Task details » All the data should come back exactly as it was given.

Data excerpt »
- - - - -
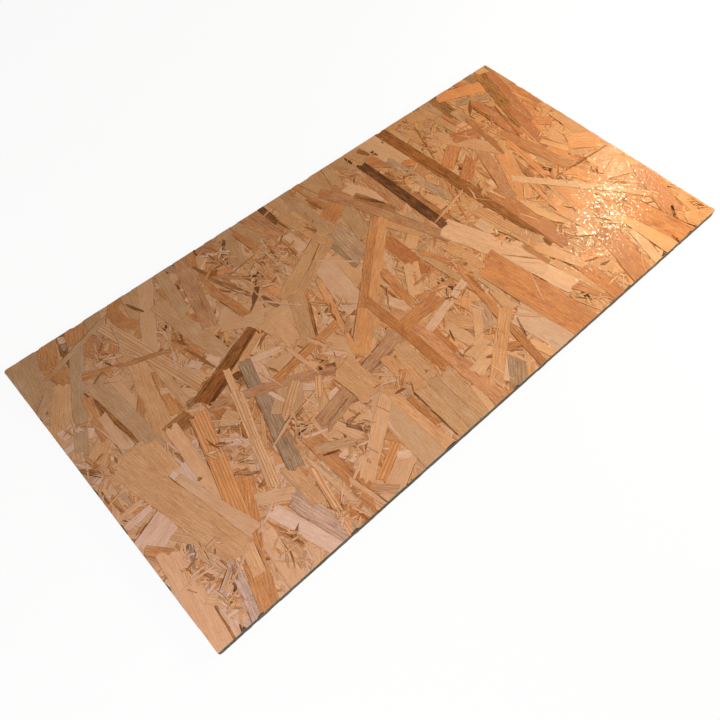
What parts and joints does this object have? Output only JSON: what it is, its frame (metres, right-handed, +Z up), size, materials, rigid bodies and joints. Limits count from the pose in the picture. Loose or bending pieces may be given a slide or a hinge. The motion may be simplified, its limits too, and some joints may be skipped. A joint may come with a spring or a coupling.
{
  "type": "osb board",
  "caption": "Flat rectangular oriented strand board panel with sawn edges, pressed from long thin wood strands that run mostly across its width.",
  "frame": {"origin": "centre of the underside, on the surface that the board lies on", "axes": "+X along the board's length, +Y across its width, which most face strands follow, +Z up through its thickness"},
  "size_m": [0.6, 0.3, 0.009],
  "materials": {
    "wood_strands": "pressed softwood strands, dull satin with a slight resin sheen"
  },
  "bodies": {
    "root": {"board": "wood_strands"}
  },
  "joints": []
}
- - - - -
Final result »
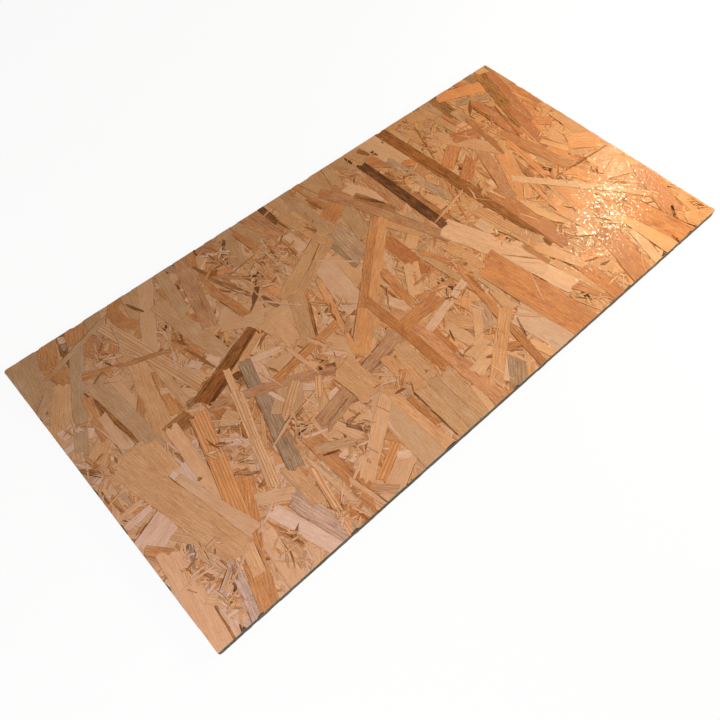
What parts and joints does this object have? Output only JSON: what it is, its frame (metres, right-handed, +Z up), size, materials, rigid bodies and joints. Limits count from the pose in the picture. Loose or bending pieces may be given a slide or a hinge. The motion may be simplified, its limits too, and some joints may be skipped. A joint may come with a spring or a coupling.
{
  "type": "osb board",
  "caption": "Flat rectangular oriented strand board panel with sawn edges, pressed from long thin wood strands that run mostly across its width.",
  "frame": {"origin": "centre of the underside, on the surface that the board lies on", "axes": "+X along the board's length, +Y across its width, which most face strands follow, +Z up through its thickness"},
  "size_m": [0.6, 0.3, 0.009],
  "materials": {
    "wood_strands": "pressed softwood strands, dull satin with a slight resin sheen"
  },
  "bodies": {
    "root": {"board": "wood_strands"}
  },
  "joints": []
}